Era Digital e o dever público de transparência
A falta de transparência sobre o banimento de usuários em aplicativos diz mais sobre riscos à democracia do que imaginamos
Desirée Cavalcante
desireecavalcantef@gmail.com
O início deste século foi marcado por profundas mudanças nas comunicações e nas relações sociais decorrentes do desenvolvimento de novas tecnologias. Há sinais, entretanto, de que o otimismo inicial acerca da Era Digital tem sido, progressivamente, substituído por sentimentos de insegurança, desconfiança e medo de ameaças aos direitos dos indivíduos e à própria democracia.
A repercussão desses debates pode ser percebida pela mudança de postura das empresas que controlam as redes sociais e pela estruturação de sistemas de normas muito mais rígidas para a proteção de dados.
Como demonstração pública do compromisso com a liberdade de expressão, o Facebook criou em 2020 um Comitê de Supervisão independente, cuja finalidade é examinar hipóteses de exclusão de conteúdos que possam representar violação às políticas de uso da empresa. Caberá ao Comitê julgar, por exemplo, o caso da suspensão por tempo indefinido das contas do ex-presidente Donald Trump no Facebook e no Instagram.
O debate do banimento de usuários não se limita às questões de liberdade de expressão. Com a migração de serviços de alimentação, transporte, moradia, educação e saúde para o ambiente virtual, é preciso definir os parâmetros que poderiam impedir o acesso de pessoas a tais serviços.
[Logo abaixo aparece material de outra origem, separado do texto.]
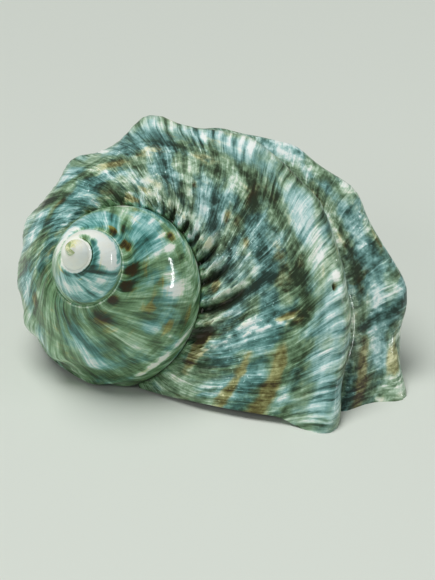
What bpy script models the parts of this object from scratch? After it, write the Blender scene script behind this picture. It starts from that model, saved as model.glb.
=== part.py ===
"""A turban shell, coiled in one piece and resting on its mouth.

A growing shell only ever adds to its lip. Each new lip is the old one turned about the coiling axis and made
larger, so the whole surface follows from one lip curve and one rate of growth. Two numbers name a point on it:
a time of growth, in radians of turning, and a place across the whorl, from the seam to the foot of the columella.
"""

import math

import bmesh
import bpy
import numpy as np

# Driving dimensions, in metres and degrees.
SEAM_RADIUS = 0.030  # from the coiling axis to the seam, at the lip
WHORL_GROWTH = 2.526  # each whorl is this much larger than the one before
SPIRAL_TURNS = 3.25  # from the tip of the spire to the lip
AXIS_TILT = 37.87  # the axis runs down this steeply from the tip to the base
AXIS_HEADING = 26.81  # and this far round from +Y towards +X
APEX = (-0.04090, -0.03875, 0.0554)  # where the whorls start, above the table
DOWN_ANGLE = 0.757  # the growth angle, in radians, that faces the table
WALL = 0.0030  # deep inside
LIP_WALL = 0.0013  # at the edge of the mouth
CALLUS = 0.0012  # the glaze that the mouth lays over the whorl before
LIP_LIFT = 0.0024  # the lip stands this far off the table between the seam and the shoulder
MOUTH_DEPTH = 4.2  # radians of turning that the hollow runs back from the lip

# Facets.
ROWS_PER_WHORL = 54
COLUMELLA_POINTS = 13

# A whorl cut along the axis, as distances out from the axis and down it from the tip, in seam radii.
# The places across the whorl are counted along these points. A young whorl is round; the last one flares
# into a shoulder keel, a lower keel and a base keel.
GROWTH_RATE = math.log(WHORL_GROWTH) / math.tau
SEAM_DEPTH = 1.50
SHOULDER, LOWER, SEAM_BELOW, BASE_KEEL, FOOT = 3.0, 5.0, 7.0, 8.0, 11.0
YOUNG = np.array([
    (1.00, SEAM_DEPTH),
    (1.36, 1.74),
    (1.74, 2.18),
    (2.03, 2.78),
    (2.27, 3.18),
    (2.42, 3.46),
    (2.50, 3.62),
    (WHORL_GROWTH, WHORL_GROWTH * SEAM_DEPTH),
    (2.31, 4.00),
    (1.75, 4.42),
    (0.95, 4.55),
    (0.22, 4.50),
])
GROWN = np.array([
    (1.00, SEAM_DEPTH),
    (1.62, 1.60),
    (2.22, 1.76),
    (2.56, 2.02),
    (2.58, 2.32),
    (3.08, 2.80),
    (2.95, 3.25),
    (2.75, 3.62),
    (2.45, 3.98),
    (1.75, 4.28),
    (0.95, 4.42),
    (0.22, 4.45),
])
GROWN_FROM, GROWN_SPAN = -6.2, 5.75  # growth angles over which the shoulder changes from young to grown
FREE_FROM, FREE_SPAN = -5.85, 5.4  # and those over which the rest flares, where no later whorl covers it

# Crests along the keels, and the knobs on them as (growth angle, height), in seam radii.
SHOULDER_CREST, LOWER_CREST, BASE_CREST = 0.10, 0.05, 0.10
SHOULDER_KNOBS = [(-6.05, 0.05), (-5.55, 0.07), (-5.07, 0.14), (-4.62, 0.11), (-4.17, 0.08), (-3.70, 0.14),
                  (-3.14, 0.16), (-2.58, 0.24), (-1.95, 0.08), (-1.47, 0.08), (-0.90, 0.04), (-0.44, 0.20)]
LOWER_KNOBS = [(-5.45, 0.07), (-3.30, 0.04), (-2.80, 0.04), (-2.35, 0.03), (-1.92, 0.10), (-1.56, 0.15),
               (-1.22, 0.06), (-1.07, 0.19), (-0.64, 0.19)]
KNOB_WIDTH = 0.14
SWELL_ANGLE, SWELL_PLACE, SWELL_HEIGHT = -0.50, 4.15, 0.15  # the lip swells out between the two keels
BELLY_SPAN, BELLY_PRESS = 1.6, 0.145  # where the old whorl faces the table it is flatter


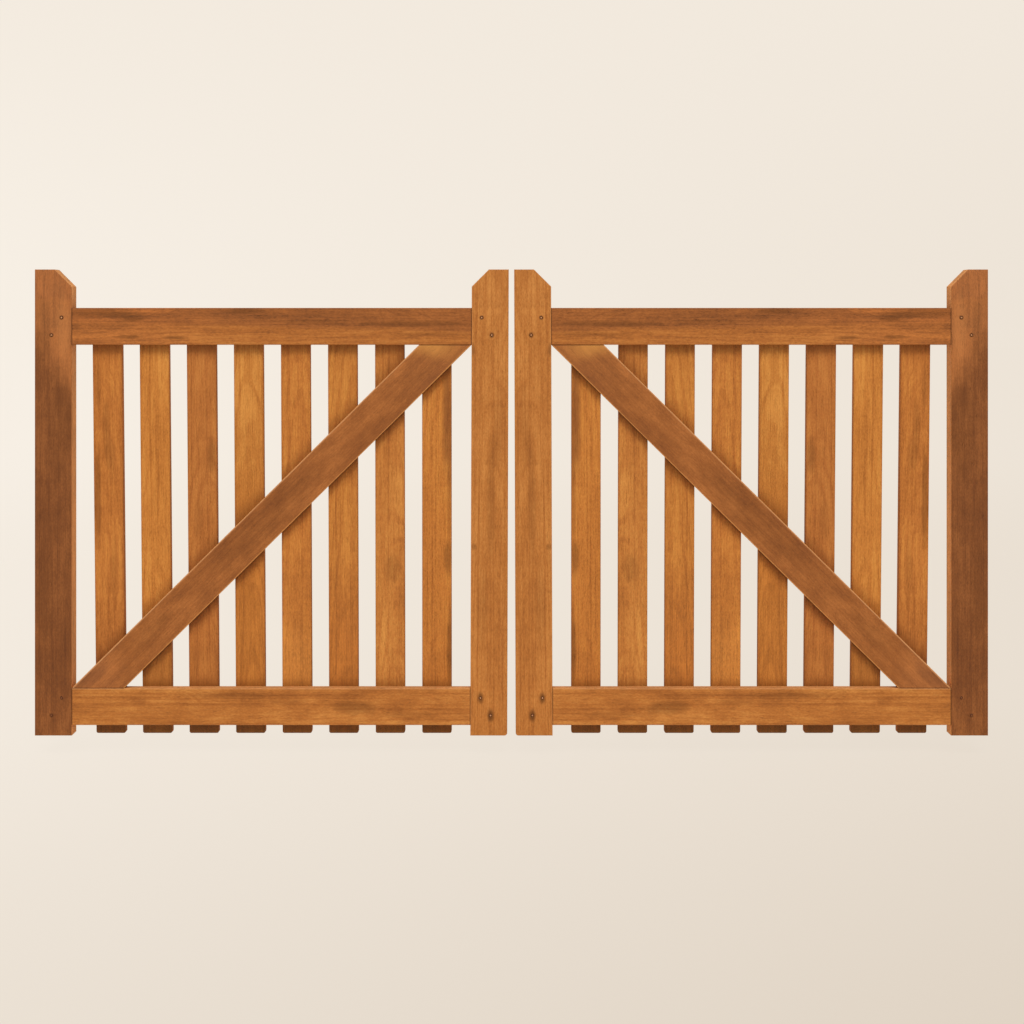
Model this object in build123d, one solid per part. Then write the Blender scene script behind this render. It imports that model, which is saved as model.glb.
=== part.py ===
from build123d import *
import os
from math import asin, atan2, hypot, sin, sqrt

os.makedirs("parts", exist_ok=True)

# A pair of timber driveway gates. Each leaf is a framed, braced gate with eight pickets on its far side.
# +X runs along the closed gates to the right, +Y away from the braced side towards the posts, +Z is up.
# The origin is the middle of the post-side face of the lower plate of the left-hand hinges.

# Driving dimensions in millimetres
leaf_width = 1220
leaf_height = 1200
meeting_gap = 14  # between the heads of the meeting stiles

stile_width = 95
stile_thickness = 45
splay = 44  # leg of the 45 degree cut on the inner top corner of each stile
meeting_lean = 4  # the foot of the meeting stile stands this much nearer to the hanging stile than its head
meeting_foot_round = 7  # worn corner at the foot of the meeting stile

rail_height = 95
rail_thickness = 25  # of the bottom rail, and of the top rail in front of its rebate
top_rail_drop = 99  # from the top of the stiles down to the top rail
bottom_rail_lift = 27  # from the foot of the stiles up to the bottom rail

brace_width = 95
brace_thickness = 25

picket_count = 8
picket_width = 76
picket_thickness = 20
first_head_gap = 46.5  # from the hanging stile to the first picket, at the heads of the pickets
first_foot_gap = 57  # the same at their feet, which were set out a little out of plumb
last_head_gap = 53.5  # from the last picket to the meeting stile
last_foot_gap = 49
picket_housing = 40  # height of picket that stands in the top rail's rebate
foot_round = 5  # round of the two corners at a picket's foot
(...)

Não é possível excluir uma conta ou um conteúdo casuisticamente. É dever das plataformas e direito dos usuários a manutenção da previsibilidade acerca das consequências dos conteúdos publicados ou dos atos praticados durante a utilização de serviços.
A dificuldade de definir as próprias regras para o bloqueio legítimo de conteúdos e de perfis não é relevada. No entanto, o estágio de desenvolvimento das mídias e plataformas digitais e o impacto que elas desempenham no espaço público não podem ser interpretados a partir de um olhar estritamente privado.
Existe um dever de coerência e transparência dessas empresas que podem – e devem – ser social e institucionalmente exigidos. As promessas emancipatórias da Era Digital não podem se converter em arbítrio e exclusão.
O mar de promessas não pode emergir sobre um solo infértil.